Earlier this week, Arizona became the latest state to adopt a law that will allow anyone in the U.S. to sue one of its cities to attempt to overturn local gun ordinances. The measure, which also allows for the possibility of punitive penalties against local officials who create the gun restrictions, is widely seen as an attempt to wipe out laws adopted in 2013 by Tucson.

Those ordinances require gun owners to promptly report lost or stolen guns and allow police to request a blood or breath sample from someone who negligently discharges firearms if that person appears intoxicated. Tucson adopted the rules despite a 2000 law barring any municipality from enforcing its own firearm regulations, a legal concept known as preemption.

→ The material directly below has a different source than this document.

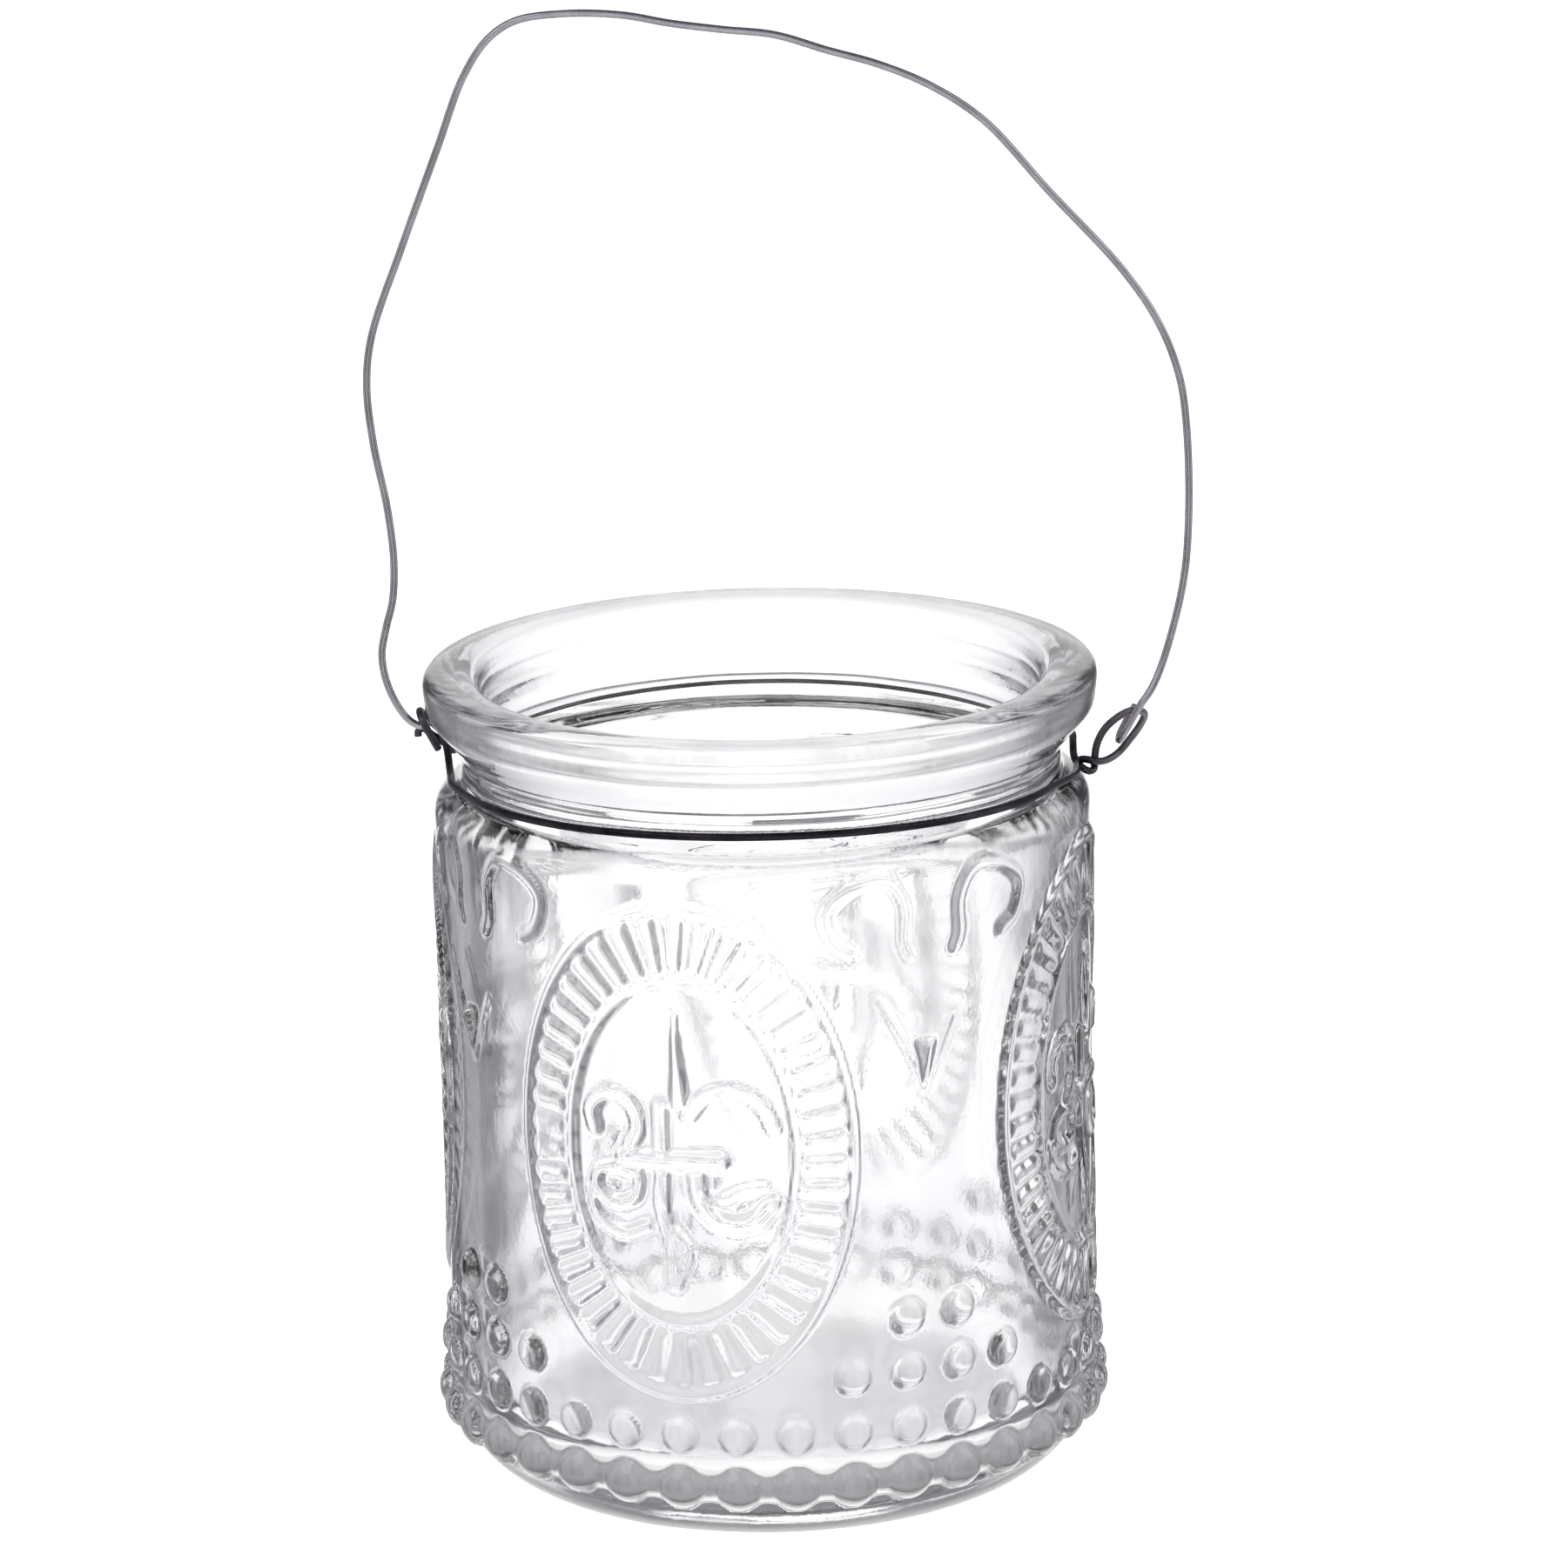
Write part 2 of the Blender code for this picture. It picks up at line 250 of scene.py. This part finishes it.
def beads(turn, z):
    """Rows of round beads, and the scalloped ridge on the heel."""
    column = (turn - BEAD_FIRST) / BEAD_TURN
    across = (column - np.round(column)) * math.radians(BEAD_TURN) * BODY_RADIUS
    centre = np.round(column) * BEAD_TURN + BEAD_FIRST
    off = (centre - MEDALLION_FIRST - MEDALLION_TURN / 2 + 45) % MEDALLION_TURN - 45
    height = np.zeros(turn.shape)
    for level, reach in BEAD_ROWS:
        bead = cap(np.hypot(across, z - level), BEAD_RADIUS, BEAD_RISE)
        height = np.maximum(height, np.where(np.abs(off) < reach, bead, 0))
    wave = np.cos(math.tau * column)
    ridge = bar(z - RIDGE_HEIGHT, 1.9 + 0.5 * wave, 0.6)
    heel = cap(np.hypot(across * 0.95, (z - RIDGE_HEIGHT - 0.1) * 0.85), 2.3, 1.15)
    return np.maximum(height, ridge + heel)


def relief(turn, z):
    """Height of the pressed pattern at a turn in degrees from the front, + to the viewer's right."""
    height = beads(turn, z)
    for k in range(4):
        off = (turn - MEDALLION_FIRST - k * MEDALLION_TURN + 180) % 360 - 180
        near = np.abs(off) < MEDALLION_REACH
        u = np.radians(off[near]) * BODY_RADIUS
        height[near] = np.maximum(height[near], medallion(u, z[near] - OVAL_HEIGHT))
        off = (turn - MEDALLION_FIRST - (k + 0.5) * MEDALLION_TURN + 180) % 360 - 180
        near = np.abs(off) < BETWEEN_REACH
        height[near] = np.maximum(height[near], between(off[near], z[near]))
    return height


def waviness(turn, height, seed, count=70):
    """Slow unevenness of pressed glass as a sum of seeded waves that close round the jar."""
    draw = np.random.default_rng(seed)
    total = np.zeros(np.broadcast(turn, height).shape)
    angle = np.radians(turn)
    for _ in range(count):
        around = draw.integers(2, 26)
        along = math.tau / draw.uniform(18.0, 90.0) * draw.choice((-1, 1))
        total += np.sin(around * angle + along * height + draw.uniform(0, math.tau)) / (1 + 0.12 * around)
    return total / math.sqrt(count)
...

Todd Rathner, a lobbyist for the Arizona State Rifle and Pistol Association who played a role in writing the new bill, denies that the legislation specifically targets Tucson, where he lives. “This is about an overall pattern of abuse by local government,” he tells The Trace. “Since these municipalities continue to play these games, we needed to add a penalty mechanism to the statute to put them back in their boxes.”

Steve Kozachik, the city council member who helped craft Tucson’s ordinances, expects a court battle. “Let them bring it on,” he says. “I’m not simply going to cave because this state legislature has told us to.”

The Arizona bill is nearly identical to a measure that was passed in Pennsylvania in 2014. Like Arizona, the Keystone State already had a law on its books that barred local governments from enacting their own rules governing transportation or possession of firearms. Pennsylvania expanded the law’s reach with Act 192, which opened the door to lawsuits from groups outside the state. After the bill was passed, the National Rifle Association and other out-of-state gun-rights groups sued several large Pennsylvania cities that refused to repeal their firearm restrictions.

Both the Arizona and Pennsylvania measures use the threat of expensive lawsuits as a method to compel cities to roll back their ordinances. If a plaintiff wins a preemption challenge, the town must pay the plaintiff’s legal costs. But if a town wins, the plaintiff does not have to foot the bill. A city found in violation of Arizona’s preemption law would have to pay $50,000 for each offense and reimburse up to $100,000 in court costs. The new law also allows lawsuits to target local lawmakers responsible for the restrictions.

After Pennsylvania’s Act 192 was passed, nearly 100 state municipalities scrambled to roll back their firearm ordinances — “at gunpoint,” one borough council president said at the time. But larger cities like Pittsburgh, Philadelphia, and Lancaster, which could better afford the cost of defending themselves against the NRA in court, held fast. Those suits remain on hold while the Pennsylvania Supreme Court decides whether Act 192 — which was slapped onto a bill that created penalties for stealing scrap metals — is unconstitutional because of a rule that legislation can address only one issue.

Preemption was pioneered as a policy-making strategy in 1965 by tobacco companies, which challenged local clean air ordinances that were stricter than federal standards. The gun lobby began using preemption as a tool in 1980s, when the NRA, working in conjunction with more extreme gun-rights groups, filed a flurry of lawsuits challenging local gun laws. Since then, 38 states have passed laws totally or partially barring cities and towns from writing their own gun rules.

Tucson, a city of more than 500,000, has experienced 28 fatal shootings in the last 12 months, according to the Gun Violence Archive. In 2011, Congresswoman Gabrielle Giffords was among 18 people wounded in a mass shooting at a supermarket in an unincorporated area just outside Tucson city limits that killed six others.

Two years later, after Tucson’s gun ordinances were passed, Arizona Attorney General Tom Horne issued an opinion asserting that the rules contradict the state’s preemption law because they “govern a subject in a field that state law already fully occupies.”

City council member Kozachik says a close examination of Arizona law shows otherwise.

Citing the breathalyzer rule, he argues that state law says nothing about intoxication and firearms. He also takes issue with Horne’s conclusion that the lost or stolen ordinance is preempted by state law because it involves the transfer of a weapon. “Someone stealing your gun is not at all what the state legislature had in mind when they wanted to preempt us on transfer of weapons,” Kozachik says.

Horne, whose opinion was not legally binding, declined to weigh in on a third ordinance aimed at gun show organizers that requires a background check for firearms sold on city-owned property. But Kozachik says all three regulations “are now totally subject to challenge by everybody.”

Rathner says if an ordinance involves the possession of a firearm, “then it’s preempted. Period.” He declines to say whether he plans to file a suit against Tucson, but adds, “I didn’t work my ass off for months and months and months to pass a law only to see it violated.”

Kovachik hopes his city’s six-member council, which voted unanimously to enact the ordinances, will stand firm in the face of litigation.

“The gun lobby is pretty strong in Arizona, so the city of Tucson sticks out like a sore thumb,” he says. “I’m willing to be that sore thumb.”